Count protons by area

= 025 + cumulative-integral channel

A bedrock NMR fact: a peak's area is proportional to the number of protons — exactly the degeneracy we want. But a local convolution sees peak shapes, not areas; it can't integrate. So we feed a second input channel — the spectrum's running integral — letting the model read relative areas directly and untangle the 2H-vs-1H confusion that shape alone can't.

64k held-out: shift 0.048 ppm · J 1.07 Hz · F1 0.907 · deg 0.941

029

Structure + focus

= 026 + 027

The peak channel and soft-equivalence of 026 together with the focal loss of 027 — testing whether sharpening the hard cases stacks on top of the structural priors. it posts the best degeneracy balanced-accuracy of the five (0.955).

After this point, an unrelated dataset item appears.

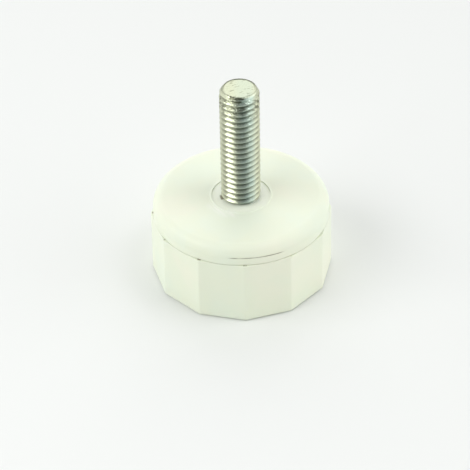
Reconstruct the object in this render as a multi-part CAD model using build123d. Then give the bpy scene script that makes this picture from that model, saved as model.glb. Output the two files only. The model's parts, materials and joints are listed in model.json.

64k held-out: shift 0.039 ppm · J 1.01 Hz · F1 0.889 · deg 0.955

030 · super model

Everything, together

= 026 + 027 + 028

All four ideas at once: the peak channel and soft-equivalence (026), the focal loss (027), and the cumulative-integral channel (028). Each targets a different weakness — peak localization, symmetry, class imbalance, and proton-counting — so combining them should give the strongest model. Currently training at all three sizes.

64k / 500k / 3M — training now

Three sizes, three data scales

Each recipe is trained at a matched model capacity and dataset size, so we can watch accuracy improve as both grow — the same network, just wider and deeper, on more molecules.

tier	model capacity	training molecules
64k	light · ~10M params	64,000 (fast turnaround)
500k	med · ~57M params	500,000 PubChem
3M	xl · ~137M params	full 3.13M PubChem

tier

model capacity

training molecules

64k

light · ~10M params

64,000 (fast turnaround)

500k

med · ~57M params

500,000 PubChem

xl · ~137M params

full 3.13M PubChem

Every model — every recipe at every size — is scored on the same leakage-controlled held-out test set (a global 10% of PubChem that no model trained on), so the comparisons are honest and directly readable.